Nowhere was Labour more relaxed, and with such disastrous consequences, as in relation to the excesses of the banking sector. We have been persuaded that it will be possible for the banking sector to perform its proper role in channelling savings towards productive business only if there is structural reform separating the so-called casinos from real, traditional banking. The banking reform Bill will boost the resilience of the UK banking sector, making it easier and less costly to wind down banks that get into trouble and curtailing the implicit Government guarantees from which the banking sector benefits. As I said to my right hon. Friend the Member for Louth and Horncastle (Sir Peter Tapsell), we intend to achieve this by mandating the ring-fencing of essential banking services from riskier wholesale and investment activities, as recommended by the Independent Commission on Banking chaired by Sir John Vickers.
The Government have given a clear commitment to legislate by the end of this Parliament, and banks will be expected to implement a ring fence as soon as practically possible thereafter. Implementation of the banking reforms will proceed in stages, with the final, non-structural changes fully completed by the beginning of 2019. This is another historic reform, and one where we lead the world.
That is a reserve power. When the Bill comes before the House, we will discuss precisely how the mechanism operates. We are committed to back-up powers. Voluntary mechanisms are desirable, and ideally we should not need such powers, but we will take them if necessary.
May I first congratulate my hon. Friend, who I think was one of the prime movers behind the legislation and was very persistent in demanding it? Of course, I have no control over the parliamentary timetable, but given that the Bill is small and there is a consensus, it should go through very quickly.
Bringing the two organisations together will in itself produce some efficiencies, but I cannot assure the hon. Gentleman that they will be protected from the efficiency savings that the rest of the public sector is having to undergo. We are confident, however, that with the reforms that we are undertaking, competition procedures will be faster, not slower.
The same concerns about competition underpin our decision to bring forward a separate Bill, establishing an independent groceries code adjudicator, which will protect suppliers-small firms and farmers-from unfair treatment.

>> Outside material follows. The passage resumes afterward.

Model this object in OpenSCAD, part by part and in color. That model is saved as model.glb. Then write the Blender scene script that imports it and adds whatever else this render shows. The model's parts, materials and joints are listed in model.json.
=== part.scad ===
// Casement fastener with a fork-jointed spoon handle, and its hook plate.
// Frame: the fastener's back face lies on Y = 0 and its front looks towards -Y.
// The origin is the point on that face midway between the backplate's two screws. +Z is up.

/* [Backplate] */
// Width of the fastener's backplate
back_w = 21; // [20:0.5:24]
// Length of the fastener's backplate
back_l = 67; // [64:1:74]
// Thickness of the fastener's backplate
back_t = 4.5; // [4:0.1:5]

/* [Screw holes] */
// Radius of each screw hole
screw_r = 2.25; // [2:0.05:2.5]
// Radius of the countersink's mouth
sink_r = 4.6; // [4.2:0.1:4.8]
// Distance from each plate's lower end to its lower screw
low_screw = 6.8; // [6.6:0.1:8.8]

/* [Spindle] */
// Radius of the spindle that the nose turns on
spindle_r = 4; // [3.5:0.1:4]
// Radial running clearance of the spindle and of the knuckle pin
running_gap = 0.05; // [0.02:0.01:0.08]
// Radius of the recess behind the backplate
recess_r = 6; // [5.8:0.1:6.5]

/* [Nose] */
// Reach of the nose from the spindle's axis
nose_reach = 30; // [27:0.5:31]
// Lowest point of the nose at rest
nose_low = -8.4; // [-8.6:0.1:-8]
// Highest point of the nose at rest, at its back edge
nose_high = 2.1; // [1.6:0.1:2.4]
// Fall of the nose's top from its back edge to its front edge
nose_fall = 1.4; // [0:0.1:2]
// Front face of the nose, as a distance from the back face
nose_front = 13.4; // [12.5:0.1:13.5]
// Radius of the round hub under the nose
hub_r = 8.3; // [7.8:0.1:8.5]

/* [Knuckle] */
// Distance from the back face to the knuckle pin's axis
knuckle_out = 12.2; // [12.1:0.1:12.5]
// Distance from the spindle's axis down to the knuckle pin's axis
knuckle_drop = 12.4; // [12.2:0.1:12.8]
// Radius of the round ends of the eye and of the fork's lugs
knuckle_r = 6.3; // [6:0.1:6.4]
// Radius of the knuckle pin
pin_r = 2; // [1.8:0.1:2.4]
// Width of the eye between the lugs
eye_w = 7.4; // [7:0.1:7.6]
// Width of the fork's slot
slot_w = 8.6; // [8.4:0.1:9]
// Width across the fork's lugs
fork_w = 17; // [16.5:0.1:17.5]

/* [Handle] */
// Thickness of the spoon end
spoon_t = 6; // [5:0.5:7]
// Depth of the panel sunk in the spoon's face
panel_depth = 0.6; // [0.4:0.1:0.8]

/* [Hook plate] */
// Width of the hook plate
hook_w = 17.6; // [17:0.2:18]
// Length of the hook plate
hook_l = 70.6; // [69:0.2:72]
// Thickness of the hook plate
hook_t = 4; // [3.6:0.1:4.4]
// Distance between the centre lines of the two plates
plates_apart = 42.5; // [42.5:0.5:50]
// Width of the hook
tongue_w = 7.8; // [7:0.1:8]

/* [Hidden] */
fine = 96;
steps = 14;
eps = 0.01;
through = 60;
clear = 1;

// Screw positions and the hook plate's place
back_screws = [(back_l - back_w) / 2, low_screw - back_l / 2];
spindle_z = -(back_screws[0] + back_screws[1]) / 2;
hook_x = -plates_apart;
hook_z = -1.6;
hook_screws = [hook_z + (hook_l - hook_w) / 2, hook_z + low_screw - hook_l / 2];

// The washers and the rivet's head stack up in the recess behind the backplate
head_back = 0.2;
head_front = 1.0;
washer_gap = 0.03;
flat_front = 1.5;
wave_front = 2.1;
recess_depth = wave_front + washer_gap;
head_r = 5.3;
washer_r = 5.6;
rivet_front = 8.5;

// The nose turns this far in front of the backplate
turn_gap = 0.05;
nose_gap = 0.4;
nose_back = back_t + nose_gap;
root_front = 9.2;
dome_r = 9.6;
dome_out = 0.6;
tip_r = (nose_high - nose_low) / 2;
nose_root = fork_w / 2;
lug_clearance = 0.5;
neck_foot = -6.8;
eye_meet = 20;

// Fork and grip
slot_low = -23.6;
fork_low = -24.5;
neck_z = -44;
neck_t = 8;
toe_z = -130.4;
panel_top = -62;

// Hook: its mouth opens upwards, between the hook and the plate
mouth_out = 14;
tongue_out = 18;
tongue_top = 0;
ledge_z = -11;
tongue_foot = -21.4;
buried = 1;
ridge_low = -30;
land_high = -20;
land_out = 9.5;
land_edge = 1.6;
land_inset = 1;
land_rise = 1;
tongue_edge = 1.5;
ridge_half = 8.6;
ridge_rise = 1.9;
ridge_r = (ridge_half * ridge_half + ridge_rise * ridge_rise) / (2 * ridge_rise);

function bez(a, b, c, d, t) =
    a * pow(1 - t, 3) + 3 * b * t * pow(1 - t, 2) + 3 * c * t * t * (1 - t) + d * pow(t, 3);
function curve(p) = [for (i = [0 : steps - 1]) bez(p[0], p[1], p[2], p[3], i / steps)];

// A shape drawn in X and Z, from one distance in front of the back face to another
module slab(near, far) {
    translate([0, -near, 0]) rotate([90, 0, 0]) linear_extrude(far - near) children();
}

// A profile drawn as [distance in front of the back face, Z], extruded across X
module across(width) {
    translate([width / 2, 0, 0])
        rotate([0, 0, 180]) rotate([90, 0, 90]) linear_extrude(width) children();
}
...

In doing so, we will support investment and innovation in the groceries supply chain, and support British food manufacturing and British farming. The measure has been welcomed by the Food and Drink Federation, the National Farmers Union and the Association of Convenience Stores.

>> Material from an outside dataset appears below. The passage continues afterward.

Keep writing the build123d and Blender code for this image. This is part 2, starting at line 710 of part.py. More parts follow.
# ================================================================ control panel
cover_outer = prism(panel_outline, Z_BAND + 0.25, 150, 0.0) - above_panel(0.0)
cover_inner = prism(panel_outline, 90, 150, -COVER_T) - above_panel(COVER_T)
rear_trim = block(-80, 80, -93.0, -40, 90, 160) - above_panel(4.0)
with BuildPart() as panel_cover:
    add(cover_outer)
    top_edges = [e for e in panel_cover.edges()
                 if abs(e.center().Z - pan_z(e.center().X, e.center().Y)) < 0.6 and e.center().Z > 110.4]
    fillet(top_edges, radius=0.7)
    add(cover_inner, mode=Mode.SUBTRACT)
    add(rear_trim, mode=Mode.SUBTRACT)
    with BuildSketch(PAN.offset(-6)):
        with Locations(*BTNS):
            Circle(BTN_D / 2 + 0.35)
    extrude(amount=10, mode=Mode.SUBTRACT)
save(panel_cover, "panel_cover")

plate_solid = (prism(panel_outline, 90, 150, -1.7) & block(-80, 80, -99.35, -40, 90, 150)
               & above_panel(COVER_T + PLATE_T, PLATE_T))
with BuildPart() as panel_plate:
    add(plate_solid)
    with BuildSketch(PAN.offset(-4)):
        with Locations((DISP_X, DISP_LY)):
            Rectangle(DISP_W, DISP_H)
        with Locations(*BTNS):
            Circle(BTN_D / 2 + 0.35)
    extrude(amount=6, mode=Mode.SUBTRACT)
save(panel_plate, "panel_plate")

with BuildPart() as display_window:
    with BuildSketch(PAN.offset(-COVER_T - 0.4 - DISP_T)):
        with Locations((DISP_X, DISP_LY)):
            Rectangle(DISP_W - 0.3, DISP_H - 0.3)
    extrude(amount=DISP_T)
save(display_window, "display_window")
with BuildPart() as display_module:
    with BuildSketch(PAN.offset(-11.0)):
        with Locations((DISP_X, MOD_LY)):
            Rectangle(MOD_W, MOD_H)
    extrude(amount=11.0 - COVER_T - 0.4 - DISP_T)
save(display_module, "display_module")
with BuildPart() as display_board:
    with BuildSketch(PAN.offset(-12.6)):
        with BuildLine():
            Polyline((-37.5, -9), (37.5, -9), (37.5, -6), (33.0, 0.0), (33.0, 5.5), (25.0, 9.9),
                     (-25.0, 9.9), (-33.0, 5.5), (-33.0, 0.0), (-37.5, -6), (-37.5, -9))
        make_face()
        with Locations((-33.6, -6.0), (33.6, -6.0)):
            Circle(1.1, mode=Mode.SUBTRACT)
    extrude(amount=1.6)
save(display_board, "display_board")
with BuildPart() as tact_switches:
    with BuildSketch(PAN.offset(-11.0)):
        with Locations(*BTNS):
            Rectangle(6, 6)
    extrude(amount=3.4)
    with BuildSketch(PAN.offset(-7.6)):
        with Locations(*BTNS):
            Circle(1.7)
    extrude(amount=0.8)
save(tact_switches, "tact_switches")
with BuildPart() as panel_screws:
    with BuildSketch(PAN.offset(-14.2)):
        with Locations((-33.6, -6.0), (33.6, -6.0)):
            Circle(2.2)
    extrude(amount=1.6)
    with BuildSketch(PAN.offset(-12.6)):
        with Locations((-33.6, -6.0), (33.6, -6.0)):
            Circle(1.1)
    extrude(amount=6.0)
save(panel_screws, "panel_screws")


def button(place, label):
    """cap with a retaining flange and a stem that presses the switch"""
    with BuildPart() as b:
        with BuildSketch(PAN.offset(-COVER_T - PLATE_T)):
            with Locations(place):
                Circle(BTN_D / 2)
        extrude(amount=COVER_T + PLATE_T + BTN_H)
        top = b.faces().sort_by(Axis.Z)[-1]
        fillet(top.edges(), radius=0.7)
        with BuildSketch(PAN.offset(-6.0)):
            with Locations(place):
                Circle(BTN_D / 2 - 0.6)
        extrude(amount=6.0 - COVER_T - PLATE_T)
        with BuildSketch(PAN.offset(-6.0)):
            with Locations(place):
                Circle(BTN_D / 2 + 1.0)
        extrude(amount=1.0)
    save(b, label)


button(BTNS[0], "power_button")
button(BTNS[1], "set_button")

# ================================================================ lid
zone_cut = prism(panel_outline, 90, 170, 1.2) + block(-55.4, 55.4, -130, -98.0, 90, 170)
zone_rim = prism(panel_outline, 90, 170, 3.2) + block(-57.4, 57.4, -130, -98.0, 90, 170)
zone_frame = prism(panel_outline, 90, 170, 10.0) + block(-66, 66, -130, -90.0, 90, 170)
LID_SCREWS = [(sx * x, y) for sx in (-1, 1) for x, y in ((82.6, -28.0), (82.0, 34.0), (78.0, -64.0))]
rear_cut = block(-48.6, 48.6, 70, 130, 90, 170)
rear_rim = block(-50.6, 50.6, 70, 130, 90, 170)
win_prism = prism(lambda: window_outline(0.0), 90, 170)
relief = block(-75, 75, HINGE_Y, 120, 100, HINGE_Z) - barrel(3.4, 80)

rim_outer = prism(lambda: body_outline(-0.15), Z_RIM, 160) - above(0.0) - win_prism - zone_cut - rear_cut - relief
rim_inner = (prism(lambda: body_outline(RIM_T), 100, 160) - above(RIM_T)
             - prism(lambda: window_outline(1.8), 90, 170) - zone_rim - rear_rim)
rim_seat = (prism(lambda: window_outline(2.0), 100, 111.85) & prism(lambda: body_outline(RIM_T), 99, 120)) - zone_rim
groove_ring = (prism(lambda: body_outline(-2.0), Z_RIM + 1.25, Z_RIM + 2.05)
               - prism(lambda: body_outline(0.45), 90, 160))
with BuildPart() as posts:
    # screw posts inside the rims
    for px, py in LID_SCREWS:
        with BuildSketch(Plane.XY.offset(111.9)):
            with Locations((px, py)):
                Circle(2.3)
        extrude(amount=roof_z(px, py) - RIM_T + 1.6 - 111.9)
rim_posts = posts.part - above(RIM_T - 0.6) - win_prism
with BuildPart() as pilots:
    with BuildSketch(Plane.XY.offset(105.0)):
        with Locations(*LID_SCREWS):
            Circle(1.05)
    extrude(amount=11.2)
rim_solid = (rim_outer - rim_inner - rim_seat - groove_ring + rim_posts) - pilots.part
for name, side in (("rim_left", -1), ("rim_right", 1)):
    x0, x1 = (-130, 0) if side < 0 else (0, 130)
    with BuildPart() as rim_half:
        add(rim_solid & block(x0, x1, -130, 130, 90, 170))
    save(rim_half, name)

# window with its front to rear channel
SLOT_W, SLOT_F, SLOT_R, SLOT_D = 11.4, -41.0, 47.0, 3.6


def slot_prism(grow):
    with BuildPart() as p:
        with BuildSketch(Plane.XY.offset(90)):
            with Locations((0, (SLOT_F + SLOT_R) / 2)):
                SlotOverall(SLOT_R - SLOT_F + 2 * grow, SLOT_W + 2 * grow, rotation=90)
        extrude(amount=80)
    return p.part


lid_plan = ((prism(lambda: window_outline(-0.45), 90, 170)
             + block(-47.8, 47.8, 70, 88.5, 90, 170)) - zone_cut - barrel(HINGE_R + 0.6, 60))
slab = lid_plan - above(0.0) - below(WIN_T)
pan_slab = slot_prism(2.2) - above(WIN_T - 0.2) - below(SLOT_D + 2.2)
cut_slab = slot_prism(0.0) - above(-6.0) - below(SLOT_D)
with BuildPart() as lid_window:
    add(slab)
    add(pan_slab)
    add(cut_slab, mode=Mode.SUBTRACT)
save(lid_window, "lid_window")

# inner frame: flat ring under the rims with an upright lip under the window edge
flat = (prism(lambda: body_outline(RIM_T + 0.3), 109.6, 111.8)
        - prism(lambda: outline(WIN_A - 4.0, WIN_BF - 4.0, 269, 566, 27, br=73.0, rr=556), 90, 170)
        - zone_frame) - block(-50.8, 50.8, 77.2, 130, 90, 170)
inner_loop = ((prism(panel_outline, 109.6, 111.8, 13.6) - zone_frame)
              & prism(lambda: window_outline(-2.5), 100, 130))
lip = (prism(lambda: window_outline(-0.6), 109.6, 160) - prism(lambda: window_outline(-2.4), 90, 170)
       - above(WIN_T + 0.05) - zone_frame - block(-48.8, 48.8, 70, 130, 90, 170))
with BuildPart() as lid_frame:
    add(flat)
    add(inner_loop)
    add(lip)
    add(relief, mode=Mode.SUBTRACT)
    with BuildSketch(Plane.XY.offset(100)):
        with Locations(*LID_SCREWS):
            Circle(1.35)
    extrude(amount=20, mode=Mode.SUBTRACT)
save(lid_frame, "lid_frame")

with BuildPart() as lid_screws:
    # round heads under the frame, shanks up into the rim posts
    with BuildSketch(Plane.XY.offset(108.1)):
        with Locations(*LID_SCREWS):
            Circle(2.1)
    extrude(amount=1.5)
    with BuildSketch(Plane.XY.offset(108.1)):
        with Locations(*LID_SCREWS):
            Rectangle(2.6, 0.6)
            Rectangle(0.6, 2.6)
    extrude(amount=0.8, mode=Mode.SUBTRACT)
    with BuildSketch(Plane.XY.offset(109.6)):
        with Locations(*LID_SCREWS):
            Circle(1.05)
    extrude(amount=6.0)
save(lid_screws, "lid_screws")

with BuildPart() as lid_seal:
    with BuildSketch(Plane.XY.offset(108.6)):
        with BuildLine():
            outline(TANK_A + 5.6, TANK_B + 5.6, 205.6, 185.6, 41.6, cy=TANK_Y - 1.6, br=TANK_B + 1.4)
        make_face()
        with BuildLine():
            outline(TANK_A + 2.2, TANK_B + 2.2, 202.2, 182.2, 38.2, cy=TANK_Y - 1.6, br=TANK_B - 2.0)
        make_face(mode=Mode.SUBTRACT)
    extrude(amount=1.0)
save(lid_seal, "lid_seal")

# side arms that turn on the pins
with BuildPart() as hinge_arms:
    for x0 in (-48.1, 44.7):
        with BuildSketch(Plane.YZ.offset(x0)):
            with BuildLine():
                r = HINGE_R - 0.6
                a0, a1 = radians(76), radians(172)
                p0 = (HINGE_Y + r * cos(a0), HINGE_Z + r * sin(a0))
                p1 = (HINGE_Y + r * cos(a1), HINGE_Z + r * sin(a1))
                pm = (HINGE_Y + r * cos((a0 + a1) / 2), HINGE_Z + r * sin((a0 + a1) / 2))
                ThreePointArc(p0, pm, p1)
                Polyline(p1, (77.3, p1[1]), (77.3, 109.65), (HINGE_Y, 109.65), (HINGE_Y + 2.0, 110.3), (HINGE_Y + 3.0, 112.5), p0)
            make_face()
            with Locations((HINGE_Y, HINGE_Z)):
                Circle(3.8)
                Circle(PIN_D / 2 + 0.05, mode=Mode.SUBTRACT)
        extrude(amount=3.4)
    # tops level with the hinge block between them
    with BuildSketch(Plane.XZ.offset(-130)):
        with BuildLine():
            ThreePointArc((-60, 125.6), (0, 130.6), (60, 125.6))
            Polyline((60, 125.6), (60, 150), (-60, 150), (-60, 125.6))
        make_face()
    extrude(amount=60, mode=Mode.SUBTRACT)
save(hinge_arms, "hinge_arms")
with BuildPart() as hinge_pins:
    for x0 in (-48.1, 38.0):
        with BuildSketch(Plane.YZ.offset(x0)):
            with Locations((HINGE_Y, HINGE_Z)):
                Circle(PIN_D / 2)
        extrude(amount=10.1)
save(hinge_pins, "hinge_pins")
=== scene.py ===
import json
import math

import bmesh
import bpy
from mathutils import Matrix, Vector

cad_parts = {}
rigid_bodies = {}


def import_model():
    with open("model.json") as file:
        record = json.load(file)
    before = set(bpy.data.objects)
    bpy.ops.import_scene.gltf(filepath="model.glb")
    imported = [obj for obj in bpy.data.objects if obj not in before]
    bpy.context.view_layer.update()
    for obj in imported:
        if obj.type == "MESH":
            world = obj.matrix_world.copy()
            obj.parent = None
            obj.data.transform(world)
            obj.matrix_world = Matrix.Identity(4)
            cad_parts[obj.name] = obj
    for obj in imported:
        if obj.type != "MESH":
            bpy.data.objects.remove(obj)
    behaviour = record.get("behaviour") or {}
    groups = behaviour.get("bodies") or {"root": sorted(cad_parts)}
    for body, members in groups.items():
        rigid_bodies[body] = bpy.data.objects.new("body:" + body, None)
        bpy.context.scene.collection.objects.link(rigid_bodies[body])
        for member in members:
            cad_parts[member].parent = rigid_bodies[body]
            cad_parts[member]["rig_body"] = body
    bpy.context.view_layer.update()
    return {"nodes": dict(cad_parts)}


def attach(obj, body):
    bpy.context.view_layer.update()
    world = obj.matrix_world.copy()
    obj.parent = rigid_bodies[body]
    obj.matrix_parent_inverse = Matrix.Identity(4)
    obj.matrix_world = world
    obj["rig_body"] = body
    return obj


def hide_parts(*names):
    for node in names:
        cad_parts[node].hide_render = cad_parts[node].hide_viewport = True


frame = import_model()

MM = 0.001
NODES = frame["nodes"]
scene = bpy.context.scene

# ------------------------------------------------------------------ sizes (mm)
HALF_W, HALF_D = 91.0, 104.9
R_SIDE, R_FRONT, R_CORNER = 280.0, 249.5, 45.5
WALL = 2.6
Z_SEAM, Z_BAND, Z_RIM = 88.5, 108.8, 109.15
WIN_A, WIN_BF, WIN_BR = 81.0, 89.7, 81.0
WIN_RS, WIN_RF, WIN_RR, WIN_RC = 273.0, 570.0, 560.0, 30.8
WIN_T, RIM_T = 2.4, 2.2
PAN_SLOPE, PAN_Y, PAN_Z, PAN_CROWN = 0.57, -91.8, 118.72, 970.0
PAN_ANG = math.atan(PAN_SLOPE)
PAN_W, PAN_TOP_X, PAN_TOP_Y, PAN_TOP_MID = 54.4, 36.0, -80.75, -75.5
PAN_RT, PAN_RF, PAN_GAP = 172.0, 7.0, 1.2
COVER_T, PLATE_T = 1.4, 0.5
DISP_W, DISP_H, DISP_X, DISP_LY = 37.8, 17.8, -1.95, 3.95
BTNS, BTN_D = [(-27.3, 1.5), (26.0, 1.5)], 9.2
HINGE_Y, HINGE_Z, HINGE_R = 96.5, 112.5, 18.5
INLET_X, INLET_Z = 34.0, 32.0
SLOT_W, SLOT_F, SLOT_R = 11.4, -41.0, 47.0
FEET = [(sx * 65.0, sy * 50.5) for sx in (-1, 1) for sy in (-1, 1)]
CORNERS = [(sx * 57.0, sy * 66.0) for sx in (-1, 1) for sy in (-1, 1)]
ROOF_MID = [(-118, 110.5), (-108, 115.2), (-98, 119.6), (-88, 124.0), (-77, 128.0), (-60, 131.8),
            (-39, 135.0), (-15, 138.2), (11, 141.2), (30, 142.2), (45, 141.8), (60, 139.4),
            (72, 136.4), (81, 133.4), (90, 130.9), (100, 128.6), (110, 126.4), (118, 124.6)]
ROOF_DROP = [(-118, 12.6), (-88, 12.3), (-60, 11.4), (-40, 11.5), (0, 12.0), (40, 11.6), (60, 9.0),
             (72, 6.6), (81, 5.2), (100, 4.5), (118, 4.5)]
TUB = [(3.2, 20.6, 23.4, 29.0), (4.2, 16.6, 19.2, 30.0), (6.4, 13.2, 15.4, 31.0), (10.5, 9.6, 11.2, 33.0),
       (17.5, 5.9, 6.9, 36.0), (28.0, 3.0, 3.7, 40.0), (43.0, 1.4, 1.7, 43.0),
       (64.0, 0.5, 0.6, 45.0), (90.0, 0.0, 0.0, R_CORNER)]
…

The case of a highly concentrated industry buying from and selling to large numbers of suppliers and customers is a classic, economic textbook case in which intervention is needed to prevent monopoly profits. Retailers should not of course be prevented from securing the best deals and passing on the benefits to consumers, but equally retailers should be required to treat their suppliers fairly and lawfully. An independent adjudicator will ensure that the market is working in the best long-term interest of consumers. It will have the powers to intervene proactively and to name and shame offenders. In such a competitive market we consider that those powers will be an effective tool, but if it appears that they are not adequate, I, as Secretary of State, will be able to grant the adjudicator the power to impose financial penalties.
The unions certainly have a part to play, and I will continue to discuss the proposals with the TUC and affiliated unions, as well as with the employers' groups.

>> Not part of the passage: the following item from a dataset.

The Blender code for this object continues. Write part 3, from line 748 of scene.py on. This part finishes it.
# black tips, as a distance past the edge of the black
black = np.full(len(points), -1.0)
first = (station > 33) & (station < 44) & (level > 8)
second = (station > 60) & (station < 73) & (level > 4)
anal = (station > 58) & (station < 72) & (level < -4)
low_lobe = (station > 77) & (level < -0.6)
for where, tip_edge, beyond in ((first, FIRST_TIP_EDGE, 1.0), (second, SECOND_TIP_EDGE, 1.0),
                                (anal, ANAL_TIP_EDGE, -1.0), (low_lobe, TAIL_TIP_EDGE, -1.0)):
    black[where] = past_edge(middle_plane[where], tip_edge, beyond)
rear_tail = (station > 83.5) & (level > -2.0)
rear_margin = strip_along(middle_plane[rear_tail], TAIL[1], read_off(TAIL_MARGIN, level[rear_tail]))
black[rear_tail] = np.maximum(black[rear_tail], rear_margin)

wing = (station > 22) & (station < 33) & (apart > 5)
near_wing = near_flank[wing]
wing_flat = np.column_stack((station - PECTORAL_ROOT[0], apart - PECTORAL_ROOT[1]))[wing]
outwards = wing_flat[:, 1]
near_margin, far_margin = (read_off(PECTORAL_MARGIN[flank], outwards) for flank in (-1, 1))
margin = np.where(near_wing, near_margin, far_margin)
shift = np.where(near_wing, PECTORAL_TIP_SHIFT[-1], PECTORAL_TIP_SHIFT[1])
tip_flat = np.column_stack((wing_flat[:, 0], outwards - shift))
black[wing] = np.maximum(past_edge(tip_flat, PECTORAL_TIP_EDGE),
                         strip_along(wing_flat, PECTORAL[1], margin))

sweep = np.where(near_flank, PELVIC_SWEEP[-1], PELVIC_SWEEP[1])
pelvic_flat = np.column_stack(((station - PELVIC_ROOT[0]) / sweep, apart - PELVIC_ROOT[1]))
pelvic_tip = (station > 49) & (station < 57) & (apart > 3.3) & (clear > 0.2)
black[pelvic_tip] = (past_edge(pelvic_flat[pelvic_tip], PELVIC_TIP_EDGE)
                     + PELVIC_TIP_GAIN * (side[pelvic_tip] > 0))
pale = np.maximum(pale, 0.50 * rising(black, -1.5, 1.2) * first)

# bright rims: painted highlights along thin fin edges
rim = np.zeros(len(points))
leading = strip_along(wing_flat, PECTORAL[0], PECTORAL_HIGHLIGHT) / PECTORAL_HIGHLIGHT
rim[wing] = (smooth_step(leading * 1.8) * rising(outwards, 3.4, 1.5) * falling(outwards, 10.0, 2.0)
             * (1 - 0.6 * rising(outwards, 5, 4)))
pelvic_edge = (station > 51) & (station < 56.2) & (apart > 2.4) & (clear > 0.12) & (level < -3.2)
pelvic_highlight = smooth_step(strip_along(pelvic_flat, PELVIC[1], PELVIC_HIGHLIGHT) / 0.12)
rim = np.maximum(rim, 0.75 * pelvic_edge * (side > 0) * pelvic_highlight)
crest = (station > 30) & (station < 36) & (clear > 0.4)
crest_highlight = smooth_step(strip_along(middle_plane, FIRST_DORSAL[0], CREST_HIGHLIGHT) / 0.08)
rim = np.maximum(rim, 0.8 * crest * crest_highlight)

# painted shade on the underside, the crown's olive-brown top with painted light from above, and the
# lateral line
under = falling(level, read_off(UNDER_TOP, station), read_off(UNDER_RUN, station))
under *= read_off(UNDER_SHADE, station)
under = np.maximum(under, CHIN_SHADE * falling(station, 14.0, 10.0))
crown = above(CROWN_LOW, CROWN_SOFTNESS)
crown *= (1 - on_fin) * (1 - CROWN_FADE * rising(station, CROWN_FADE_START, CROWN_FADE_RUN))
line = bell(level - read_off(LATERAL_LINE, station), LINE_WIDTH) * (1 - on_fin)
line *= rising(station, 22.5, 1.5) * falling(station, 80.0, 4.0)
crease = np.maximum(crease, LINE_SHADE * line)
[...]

One area in which good regulation strengthens a market economy is competition policy, so the Bill establishes a new competition and markets authority, bringing together the competition functions of the Office of Fair Trading and the Competition Commission. It will be the principal competition authority with a remit to tackle anti-competitive behaviour and to ensure dynamic and open markets. Competition processes will be faster, with clearer time frames bringing greater certainty and reduced burdens on business.
I do not see why we should not do that, but I do not think that legislation is required to make that possible. We will certainly see whether it is feasible.
Small businesses also tell us that the fear of employment tribunals is a real disincentive to expanding and to taking on new staff. An employment tribunal is often a costly and stressful process for all concerned. I am fully persuaded that there has to be a balance between the legitimate expectations of workers that they will be protected from abusive employers and the legitimate expectation of businesses, especially small companies, that they can dismiss underperforming staff and not face costly and bureaucratic procedures. That balance is best pursued not through an adversarial system but by fostering conciliation in the workplace.
Our reforms will therefore promote the early resolution of disputes through the greater use of early conciliation and settlement agreements, so that fewer disputes end up in a tribunal. A tribunal is an admission of failure, so we want tribunals to be a last resort.
No, the Volcker rule as such is not in the legislation, but there is nothing stopping the hon. Gentleman bringing his proposals forward when the Bill is debated on the Floor of the House.
As several colleagues behind me have said, regulation is an issue, particularly excessive regulation for small companies, but inconsistent regulation damages businesses just as much, so the enterprise and regulatory reform Bill, as well as repealing some unnecessary requirements on business, will extend the primary authority scheme, enabling businesses that trade across local authority boundaries to deal with one authority on particular regulatory issues. If we consider that local authorities are responsible for 80% of inspection activity, covering areas such as trading standards, health and safety, and environmental health, the benefits of this approach are clear. As of last month, more than 450 businesses were members of the scheme, covering more than 50,000 premises in the UK, including many of our major high street
retailers. Our reforms will make the primary authority scheme available to many more small and medium-sized enterprises and help improve the targeting of inspections, which can be so time consuming.
The Bill also contains provision for accelerating deregulation. Much is being done at present through the one-in, one-out system to prevent small companies, in particular, from being suffocated by red tape, and we are working with like-minded Governments in Europe, as I pointed out to the hon. Member for Stone (Mr Cash) a few moments ago, to roll back excessive regulation emanating from Brussels. The red tape challenge is repealing many of the 22,000 Government regulations that impose unnecessary costs on business, mostly by secondary legislation, but also, where necessary, through the Bill. The Bill will also embed sunset clauses.
My right hon. Friend is quite right that the J.P. Morgan experience underlines the wisdom of separating the so-called casinos from traditional banking, but we take the view that in this country-J.P. Morgan, of course, is not a British bank-the solution we have advocated achieves that result at considerably lower cost than would the more extreme measures that I think he is advocating.
As with many other important industrial transformations, the Government's role in the Green investment bank's infancy is key. By setting up the bank, which is the first of its kind in the world, we can provide capital and funding to nurture these nascent markets and secure a global competitive advantage for the UK.